Who benefits most from this category

Women riders have driven a lot of demand here, and for good reason. For years, protective pants were either too bulky, too generic in fit, or clearly designed as an afterthought. High-quality armored leggings fill a genuine gap by offering protection in a shape many riders find more wearable and more realistic for regular use.

That said, the appeal is broader than one demographic. Any rider who wants low-profile gear for commuting, quick errands, or casual road riding can appreciate what this category does well. Newer riders often like the confidence of a close fit. Experienced riders often like having another tool in the gear rotation instead of forcing one pant to cover every season and every trip.

The strongest approach is to treat leggings as part of a complete kit, not a shortcut. Pair them with a proper jacket, gloves, boots, and the right base layers for the conditions. Good gear works as a system.

Are motorcycle leggings with armor worth buying?

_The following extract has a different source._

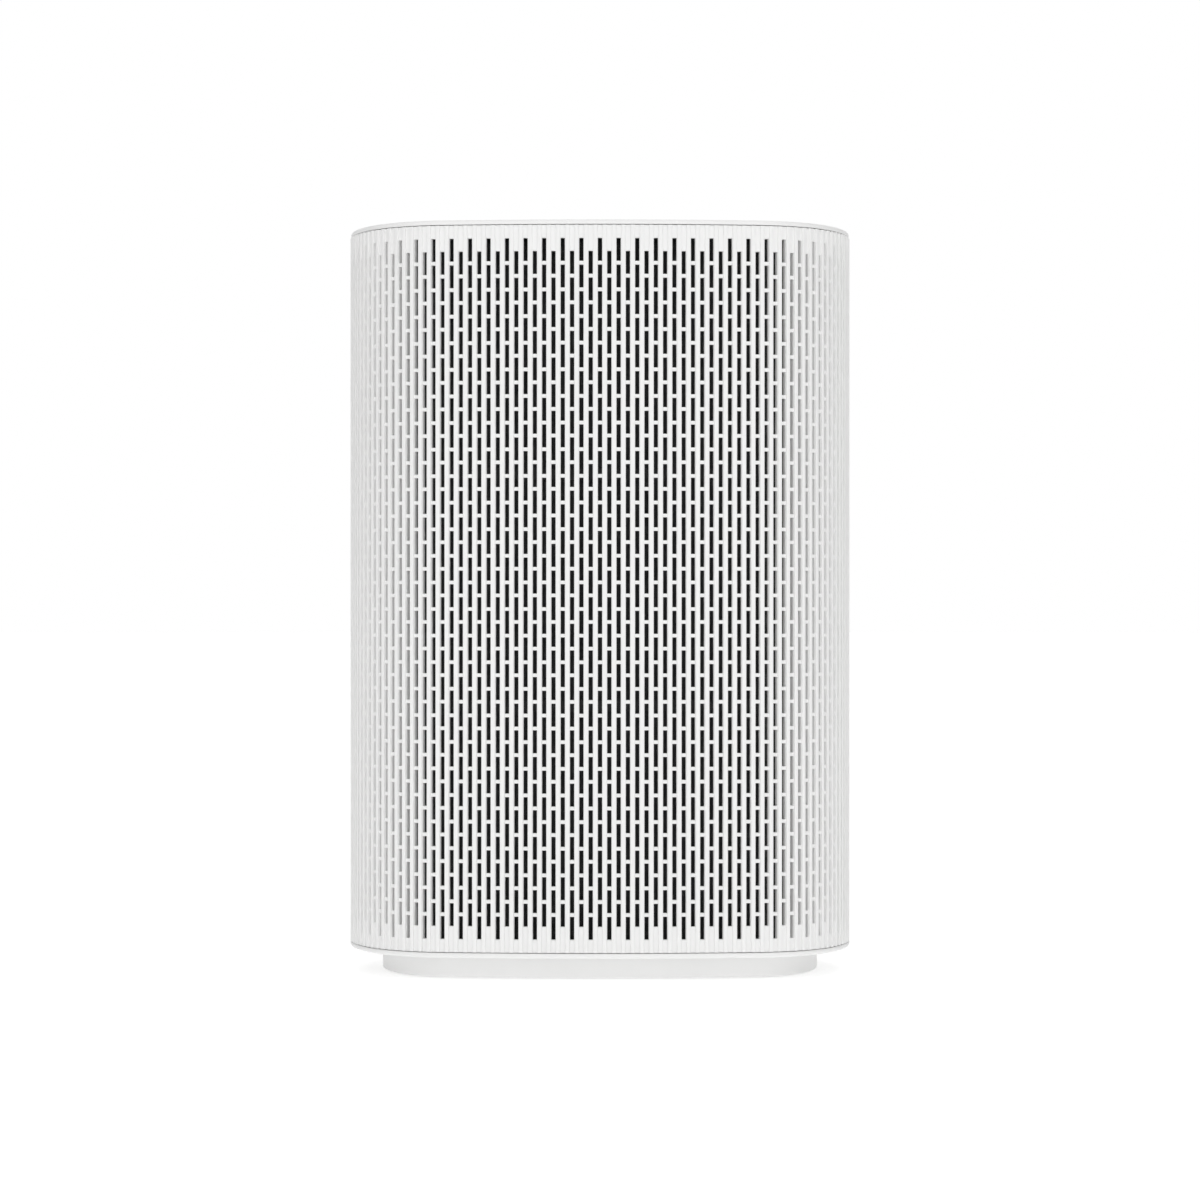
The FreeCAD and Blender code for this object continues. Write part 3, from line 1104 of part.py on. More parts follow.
def make_grille():
    """Outlet grille on the well's floor: a plate on four posts, with upright slats in its window."""
    body = new_body("grille_plate")
    plate = new_sketch(body, "grille_outline", offset=well_floor)
    add_outline(plate, "Sizes.well_inset + Sizes.fit_gap")
    add_pad(body, plate, "Sizes.baffle_thickness")
    window_x = f"({duct_x} - 3)"
    window_y = f"({fan_y} - 2)"
    window = block("grille_window", (f"-{window_x}", f"-{window_y}", f"{well_floor} - 1"),
                   (window_x, window_y, f"{well_floor} + 4"))
    slats = []
    half_count = int(number(f"({window_x} - Sizes.slat_thickness) / Sizes.slat_pitch"))
    for index in range(-half_count, half_count + 1):
        middle = f"({index} * Sizes.slat_pitch)"
        slats.append(block(f"slat_{index + half_count}",
                           (f"{middle} - Sizes.slat_thickness / 2", f"-{window_y}", f"{deck_high} + 1"),
                           (f"{middle} + Sizes.slat_thickness / 2", window_y,
                            f"{well_floor} + Sizes.baffle_thickness")))
    posts = []
    holes = []
    for index, (x, y) in enumerate(corners_of(deck_screw_x, deck_screw_y)):
        posts.append(rod(f"grille_post_{index}", "Sizes.post_radius - 1", (x, y, deck_high),
                         f"{well_floor} + 1 - {deck_high}"))
        holes.append(rod(f"grille_hole_{index}", "Sizes.screw_radius + Sizes.screw_clearance",
                         (x, y, f"{deck_high} - 1"), 5.2))
    keep("outlet_grille", carve("grille_cut", join("grille_whole", [body] + posts), [window] + holes))
    keep("grille_slats", group("slat_row", slats))


# ---------------------------------------------------------------- electronics


def make_electronics():
    """Supply board left of the duct, particle sensor on the right, cover switches at the sides."""
    low = f"(Sizes.fan_height + {scroll_start} + 24)"
    board_foot = f"(0 - {bay_x} + 4)"
    board_face = f"({board_foot} + Sizes.board_thickness)"
    board = block("supply_board", (board_foot, -28, low), (board_face, 28, f"{low} + 70"))
    spacers = [rod(f"supply_spacer_{index}", 3.0, (f"-{bay_x}", y, f"{low} + {z}"), 4.2, "x")
               for index, (y, z) in enumerate(((-22, 6), (22, 6), (-22, 64), (22, 64)))]
    sunk = f"({board_face} - 0.2)"
    parts = [block("transformer", (sunk, -20, f"{low} + 8"), (f"{board_foot} + 18", 2, f"{low} + 30")),
             block("heat_sink", (sunk, 8, f"{low} + 10"), (f"{board_foot} + 14", 12, f"{low} + 50")),
             rod("capacitor", 6.0, (sunk, -12, f"{low} + 48"), 16, "x")]
    keep("power_board", join("supply_whole", [board] + spacers + parts))
    sensor_low = f"({deck_low} - 84)"
    sensor_depth = 16
    sensor = block("sensor_box", (chassis_x, -20, sensor_low),
                   (f"{chassis_x} + {sensor_depth}", 20, f"{sensor_low} + 44"))
    mouth = rod("sensor_mouth", 4.0, (f"{chassis_x} + 6", 8, f"{sensor_low} + 30"), sensor_depth, "x")
    keep("dust_sensor", carve("sensor_cut", sensor, [mouth]))
    switches = []
    for index, y in enumerate((f"(0 - {boss_face} + 15)", f"({boss_face} - 27)")):
        switches.append(block(f"cover_switch_{index}", (chassis_x, y, f"{boss_levels[1]} - 5"),
                              (f"{chassis_x} + 6", f"{y} + 12", f"{boss_levels[1]} + 5")))
    keep("cover_switches", group("switch_set", switches))


make_feet()
make_plinth()
make_plinth_screws()
make_tray()
make_power_inlet()
make_chassis()
make_deck_screws()
make_baffle("front", -1)
make_baffle("rear", 1)
make_scroll()
make_impeller()
make_motor()
make_guard("front", f"(0 - {baffle_y} - Sizes.guard_thickness)")
make_guard("rear", rear_guard_low)
make_motor_mount()
make_guard_screws()
front_and_rear(make_filter)
front_and_rear(make_screen)
front_and_rear(make_cover)
make_brackets()
make_cap()
make_control_panel()
make_buttons()
make_control_board()
make_grille()
make_electronics()

doc.recompute()
for thing in doc.Objects:
    bad = [word for word in thing.State if word in ("Invalid", "Error")]
    if bad:
        raise RuntimeError(f"{thing.Label} did not build: {bad}")
for node in nodes:
    if node.Shape.isNull() or not node.Shape.isValid() or not node.Shape.Solids:
        raise RuntimeError(f"{node.Label} has no valid solid")
os.makedirs("parts", exist_ok=True)
for node in nodes:
    node.Shape.exportStep(f"parts/{node.Label}.step")
print(len(nodes), "sub-parts written")
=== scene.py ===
import math

import bpy
from mathutils import Matrix, Vector


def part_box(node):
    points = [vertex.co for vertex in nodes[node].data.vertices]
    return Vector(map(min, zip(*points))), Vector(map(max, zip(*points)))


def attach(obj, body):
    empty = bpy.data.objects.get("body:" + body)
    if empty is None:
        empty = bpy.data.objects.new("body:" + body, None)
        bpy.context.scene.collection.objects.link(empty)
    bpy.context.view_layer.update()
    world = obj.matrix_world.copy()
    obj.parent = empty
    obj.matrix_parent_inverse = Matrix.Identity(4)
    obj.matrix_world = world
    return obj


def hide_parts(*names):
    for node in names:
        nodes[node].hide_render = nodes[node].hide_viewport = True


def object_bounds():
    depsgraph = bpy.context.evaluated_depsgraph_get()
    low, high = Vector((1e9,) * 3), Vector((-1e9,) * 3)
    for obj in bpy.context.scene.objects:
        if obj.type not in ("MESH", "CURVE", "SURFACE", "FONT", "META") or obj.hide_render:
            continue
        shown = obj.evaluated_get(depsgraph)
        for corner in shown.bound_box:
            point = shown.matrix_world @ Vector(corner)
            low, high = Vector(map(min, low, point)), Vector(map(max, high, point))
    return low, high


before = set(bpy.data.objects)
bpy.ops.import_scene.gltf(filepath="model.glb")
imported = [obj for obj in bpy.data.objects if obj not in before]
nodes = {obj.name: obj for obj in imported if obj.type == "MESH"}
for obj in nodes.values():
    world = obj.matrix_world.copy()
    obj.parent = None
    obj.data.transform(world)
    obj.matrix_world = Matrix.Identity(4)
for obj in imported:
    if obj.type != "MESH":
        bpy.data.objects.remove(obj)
cad_low, cad_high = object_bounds()
mm = 0.001


# ---- Camera, floor and light ----
# The purifier stands alone on a white sweep. A long lens looks at it square from the front, level
# with its middle, and the white room and large soft boxes leave the flutes only lightly shaded.
case_middle = (cad_low + cad_high) / 2
camera_data = bpy.data.cameras.new("front_camera")
camera_data.sensor_width = 36.0
camera_data.lens = 98.55
camera_data.shift_y = 0.00625
camera_data.clip_end = 50.0
camera = bpy.data.objects.new("front_camera", camera_data)
camera.location = (0.0, cad_low.y - 2.148, 0.246)
camera.rotation_euler = (math.radians(90), 0.0, 0.0)
bpy.context.scene.collection.objects.link(camera)
bpy.context.scene.camera = camera
bpy.context.scene.view_settings.view_transform = "Standard"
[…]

Yes, if you buy them for the right reason and judge them by the right standard. The best motorcycle leggings with armor are not fashion pieces pretending to be safety gear. They are serious riding apparel with a comfort-first shape and protection that holds up for real street use.

No, if you are choosing based on looks alone or assuming all armored leggings offer the same level of protection. They do not. Materials, construction, armor quality, and fit separate the good from the disposable.

At Yukon Moto Gear & Apparel, the standard is simple: no-compromise protection has to come first. That is the right lens for this category too. If a pair of leggings helps you ride more often because they fit well, feel right, and still deliver credible protection, they are doing exactly what good motorcycle gear should do.

Choose the pair you will actually wear, but do not lower the bar just to get there. The right leggings should disappear when you ride and still show up when it matters.